Coronavirus: Is Social Distancing Bringing Us Closer?

We are told to get off our phones, get out more, talk to each other face to face, but the virus pandemic that is COVID-19 has caused us to force-reboot our lives. This is 2020, the year of vision and clarity, but the future is looking a little blurry.

**Everything You Need To Know About Coronavirus**

When a virus we have never heard of impacts every aspect of our daily lives, the social cost of self-isolation, facemasks, distancing measures and lockdown has left many of us shell-shocked. Meeting friends, going to the gym, group hugging, queuing, signing for parcels, a handshake – the barriers are all up. Even buying headache pills and loo roll are proving a problem and this is affecting how we view others. Our normal has gone with no new normal right now, and that is scary.
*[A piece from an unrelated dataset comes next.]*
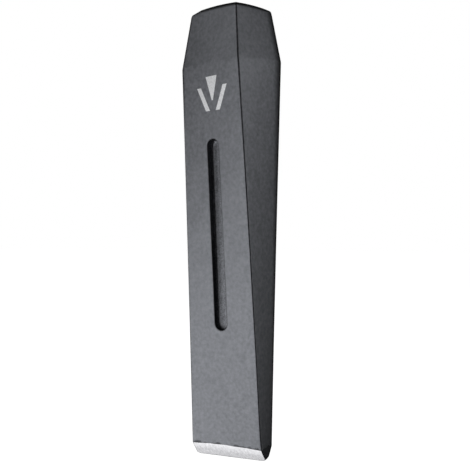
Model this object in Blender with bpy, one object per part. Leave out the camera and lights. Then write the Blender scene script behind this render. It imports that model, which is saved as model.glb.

There has been a great, collective effort to slow the spread of coronavirus and save more lives. However, we understand that the hands we use to send messages on our smartphones are now capable of spreading this terrible disease directly to our loved ones, the elderly and the vulnerable. Friends, family, colleagues, are all at risk. Socially, we are left with finding new ways of making connections, replacing office banter with remote-working chat and figuring out how to reinvent the spontaneous hug, giving a helping hand to a relative, or considering online gym classes. New technology has a role to play but may not suit everybody. It is also way harder to read faces when they are only on the end of a FaceTime call. Even talking face to face is an issue – no carefree popping to the shops together, meeting up at a café or planning a night out, or in – and also how we pay for things. Contactless has taken on a new meaning. Loneliness was already an issue for many.

So are we facing a complete social recession? We have disruption on a massive scale along with the threat of losing a loved one and even our doctors’ work is changing fast; the economy, jobs and livelihoods are all in the mix, but we are living our moment in history here.

How is all this drawing us closer? Well, new habits are forming. We value the things we maybe took for granted before. There appears to be less pollution in the air, no planes in the sky, we have opened our eyes to those in need we didn’t perhaps take time to notice before in our busy lives. There is a new sense of people’s stories and community worth, being better, doing things ourselves, creating safe spaces, working together via social media in a more selfless way, looking up more. It is not that we never did those things, it all just got amplified on a global scale and is far from being over.

There is hope. Just look at how our industries are linking up to switch from making cars and vacuum cleaners to ventilators for intensive care. Social contact could go the same way as we explore virtual togetherness in new and innovative ways. We are now questioning everything – the way we live, the ridiculousness of overcrowded commutes, looking after the vulnerable and how vulnerable we are to a virus which has caught us on snooze.

Making social ‘social’ again.

When all this is over, it could mean we value our sociability more, and see things more clearly through life’s lens. We will do all the things we missed most but will perhaps grow to love them more.

For now we will carry our hand-sanitizer (if we can get it) and let our hands be our friends and our friends be our hands. Closer, but not too close for now. Stay safe everyone.